## [What you will do]
Write out each record again exactly as it stands.
** BEGIN **
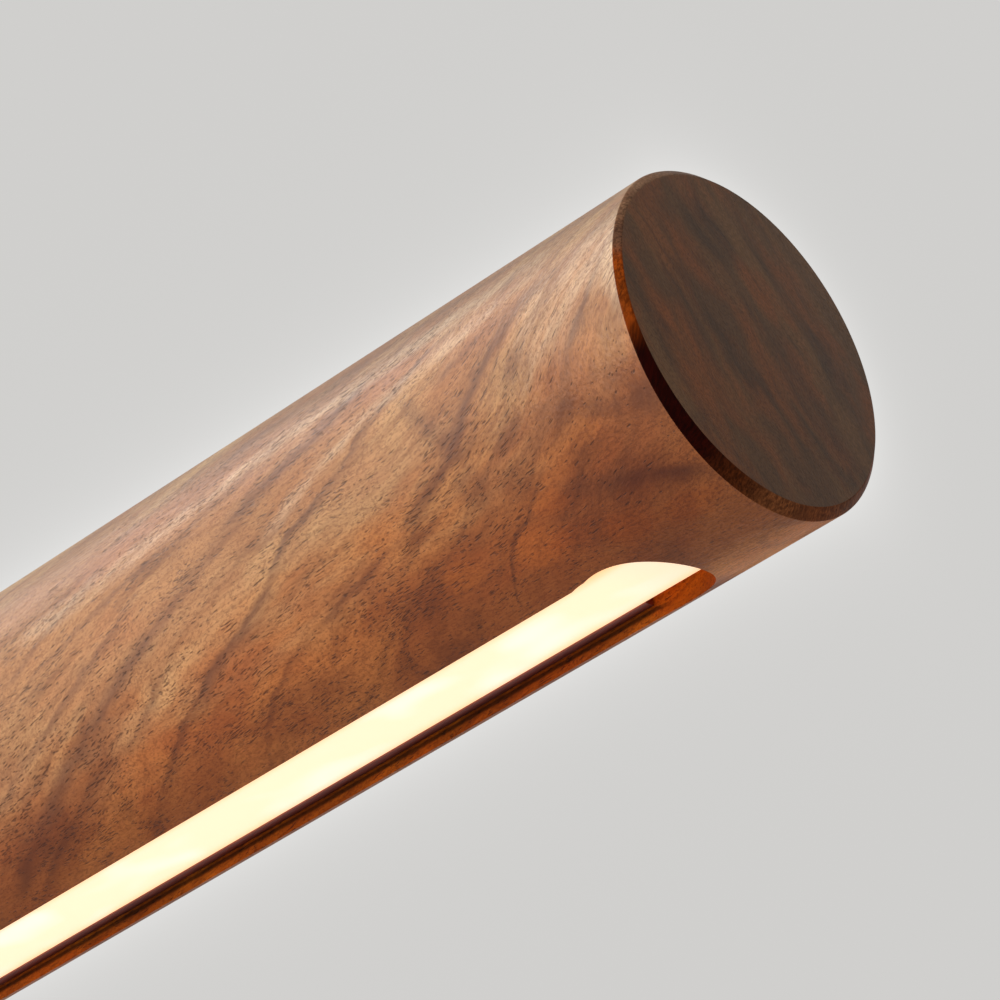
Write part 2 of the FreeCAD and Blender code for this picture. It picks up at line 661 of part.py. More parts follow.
def head_block():
    """The brass head: round at its foot, with a milled flat in front and behind for the cross bore."""
    rim, top = HEAD_D / 2, PIVOT_HEIGHT + HEAD_ABOVE_PIVOT
    head = turned([
        (0, HEAD_BOTTOM), (rim - HEAD_EDGE, HEAD_BOTTOM), (rim, HEAD_BOTTOM + HEAD_EDGE),
        (rim, top - HEAD_EDGE), (rim - HEAD_EDGE, top), (0, top),
    ])
    flat_bottom = PIVOT_HEIGHT - HEAD_FLAT_BELOW_PIVOT
    spaces = [
        block(-rim, rim, -HEAD_D, -HEAD_FLAT, flat_bottom, top + 1),
        block(-rim, rim, HEAD_FLAT, HEAD_D, flat_bottom, top + 1),
        rod(BUSH_D, -HEAD_D, HEAD_D, "y", (0, PIVOT_HEIGHT)),
        rod(STEM_D, HEAD_BOTTOM - 1, STEM_TOP),
        rod(SET_SCREW_D, 0, HEAD_D, "y", (0, HEAD_BOTTOM + HEAD_SCREW_UP)),
    ]
    return head.cut(spaces)


def stem():
    """The brass tube that stands in the base."""
    return tube(STEM_D, STEM_D - 2 * STEM_WALL, STEM_BOTTOM, STEM_TOP)


def stem_collar():
    """The collar that carries the stem's weight on the base."""
    rim, bore, top = COLLAR_D / 2, STEM_D / 2, COLLAR_BOTTOM + COLLAR_HEIGHT
    collar = turned([
        (bore, COLLAR_BOTTOM), (rim, COLLAR_BOTTOM), (rim, top - COLLAR_EDGE), (rim - COLLAR_EDGE, top),
        (bore, top),
    ])
    return collar.cut(rod(SET_SCREW_D, 0, COLLAR_D, "y", (0, COLLAR_BOTTOM + COLLAR_HEIGHT / 2)))


def thrust_washer():
    """The slippery washer between the collar and the base's bush."""
    return tube(THRUST_WASHER_D, THRUST_WASHER_BORE_D, SWIVEL_TOP, COLLAR_BOTTOM)


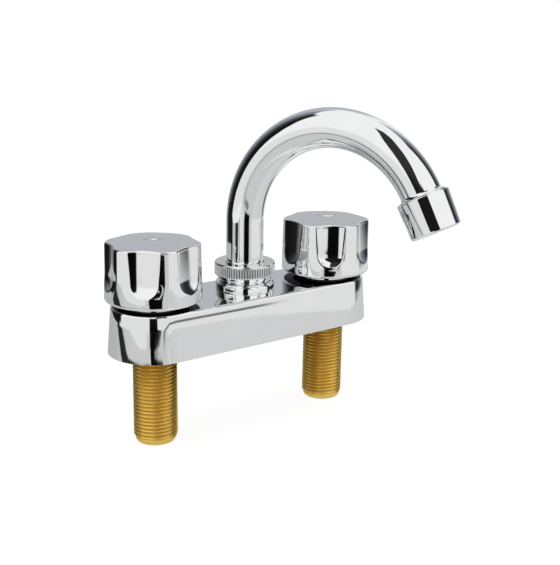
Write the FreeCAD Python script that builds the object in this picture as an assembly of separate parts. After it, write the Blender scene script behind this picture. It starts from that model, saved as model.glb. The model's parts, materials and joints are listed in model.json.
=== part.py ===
import FreeCAD, Part
import math
import os

# Two-handle centreset mixer tap with a swivelling gooseneck spout.
# Millimetres. X runs from the hot side to the cold side, the user stands at -Y, and Z is up.
# The origin is on the deck surface, midway between the two inlet shanks.

# Clearances
thread_clearance = 0.1
running_clearance = 0.1
seat_gap = 0.05
cut_margin = 1.0

# Deck body
shank_spacing = 101.6
body_height = 22.3
body_base_radius = 21.55
body_draft = 4.5
body_wall = 3.0
body_edge_radius = 1.2
pocket_rounding = 2.0
valve_boss_radius = 13.6
valve_boss_rise = 7.0
valve_boss_chamfer = 0.6
valve_seat_height = 8.0
valve_seat_thickness = 2.2
valve_port_radius = 5.5
waterway_height = 14.6
waterway_radius = 3.2
waterway_wall = 2.0

# Spout boss on the deck body, which the spout nut screws onto
spout_boss_foot_radius = 10.4
spout_boss_flare_radius = 12.2
spout_boss_flare_height = 4.4
spout_boss_column_radius = 11.4
spout_thread_radius = 10.4
spout_thread_length = 5.2
spout_bore_radius = 8.5
spout_bore_floor = 11.0

# Inlet shanks, half-inch pipe thread outside
shank_radius = 10.48
shank_bore_radius = 6.5
shank_length = 44.45
shank_end_chamfer = 1.4
shank_end_taper = 2.6
shank_end_rounding = 0.8
shank_relief = 0.5
shank_recess = 0.6
shank_spigot_radius = 9.4

# Headwork bonnet, half-inch pipe thread outside, and how far round each headwork is screwed in
hot_headwork_angle = 49.0
cold_headwork_angle = 57.0
bonnet_thread_radius = 10.48
bonnet_thread_length = 7.8
bonnet_relief_radius = 9.5
bonnet_relief_length = 1.7
bonnet_hex_width = 24.0
bonnet_hex_height = 4.0
bonnet_hex_chamfer = 0.9
bonnet_neck_radius = 8.2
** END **
## [Task answer]
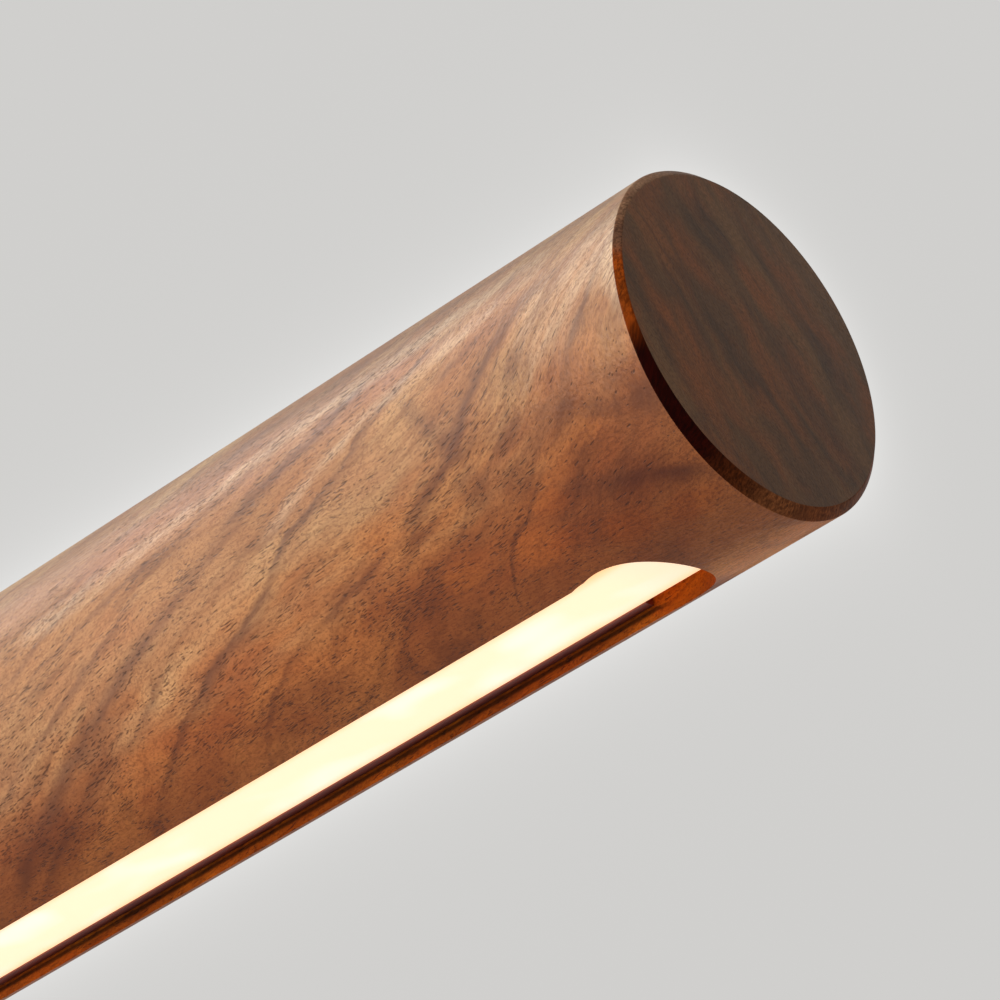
Write part 2 of the FreeCAD and Blender code for this picture. It picks up at line 661 of part.py. More parts follow.
def head_block():
    """The brass head: round at its foot, with a milled flat in front and behind for the cross bore."""
    rim, top = HEAD_D / 2, PIVOT_HEIGHT + HEAD_ABOVE_PIVOT
    head = turned([
        (0, HEAD_BOTTOM), (rim - HEAD_EDGE, HEAD_BOTTOM), (rim, HEAD_BOTTOM + HEAD_EDGE),
        (rim, top - HEAD_EDGE), (rim - HEAD_EDGE, top), (0, top),
    ])
    flat_bottom = PIVOT_HEIGHT - HEAD_FLAT_BELOW_PIVOT
    spaces = [
        block(-rim, rim, -HEAD_D, -HEAD_FLAT, flat_bottom, top + 1),
        block(-rim, rim, HEAD_FLAT, HEAD_D, flat_bottom, top + 1),
        rod(BUSH_D, -HEAD_D, HEAD_D, "y", (0, PIVOT_HEIGHT)),
        rod(STEM_D, HEAD_BOTTOM - 1, STEM_TOP),
        rod(SET_SCREW_D, 0, HEAD_D, "y", (0, HEAD_BOTTOM + HEAD_SCREW_UP)),
    ]
    return head.cut(spaces)


def stem():
    """The brass tube that stands in the base."""
    return tube(STEM_D, STEM_D - 2 * STEM_WALL, STEM_BOTTOM, STEM_TOP)


def stem_collar():
    """The collar that carries the stem's weight on the base."""
    rim, bore, top = COLLAR_D / 2, STEM_D / 2, COLLAR_BOTTOM + COLLAR_HEIGHT
    collar = turned([
        (bore, COLLAR_BOTTOM), (rim, COLLAR_BOTTOM), (rim, top - COLLAR_EDGE), (rim - COLLAR_EDGE, top),
        (bore, top),
    ])
    return collar.cut(rod(SET_SCREW_D, 0, COLLAR_D, "y", (0, COLLAR_BOTTOM + COLLAR_HEIGHT / 2)))


def thrust_washer():
    """The slippery washer between the collar and the base's bush."""
    return tube(THRUST_WASHER_D, THRUST_WASHER_BORE_D, SWIVEL_TOP, COLLAR_BOTTOM)


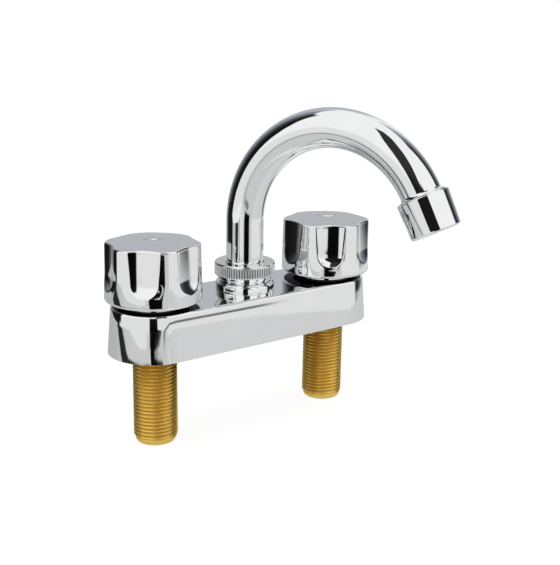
Write the FreeCAD Python script that builds the object in this picture as an assembly of separate parts. After it, write the Blender scene script behind this picture. It starts from that model, saved as model.glb. The model's parts, materials and joints are listed in model.json.
=== part.py ===
import FreeCAD, Part
import math
import os

# Two-handle centreset mixer tap with a swivelling gooseneck spout.
# Millimetres. X runs from the hot side to the cold side, the user stands at -Y, and Z is up.
# The origin is on the deck surface, midway between the two inlet shanks.

# Clearances
thread_clearance = 0.1
running_clearance = 0.1
seat_gap = 0.05
cut_margin = 1.0

# Deck body
shank_spacing = 101.6
body_height = 22.3
body_base_radius = 21.55
body_draft = 4.5
body_wall = 3.0
body_edge_radius = 1.2
pocket_rounding = 2.0
valve_boss_radius = 13.6
valve_boss_rise = 7.0
valve_boss_chamfer = 0.6
valve_seat_height = 8.0
valve_seat_thickness = 2.2
valve_port_radius = 5.5
waterway_height = 14.6
waterway_radius = 3.2
waterway_wall = 2.0

# Spout boss on the deck body, which the spout nut screws onto
spout_boss_foot_radius = 10.4
spout_boss_flare_radius = 12.2
spout_boss_flare_height = 4.4
spout_boss_column_radius = 11.4
spout_thread_radius = 10.4
spout_thread_length = 5.2
spout_bore_radius = 8.5
spout_bore_floor = 11.0

# Inlet shanks, half-inch pipe thread outside
shank_radius = 10.48
shank_bore_radius = 6.5
shank_length = 44.45
shank_end_chamfer = 1.4
shank_end_taper = 2.6
shank_end_rounding = 0.8
shank_relief = 0.5
shank_recess = 0.6
shank_spigot_radius = 9.4

# Headwork bonnet, half-inch pipe thread outside, and how far round each headwork is screwed in
hot_headwork_angle = 49.0
cold_headwork_angle = 57.0
bonnet_thread_radius = 10.48
bonnet_thread_length = 7.8
bonnet_relief_radius = 9.5
bonnet_relief_length = 1.7
bonnet_hex_width = 24.0
bonnet_hex_height = 4.0
bonnet_hex_chamfer = 0.9
bonnet_neck_radius = 8.2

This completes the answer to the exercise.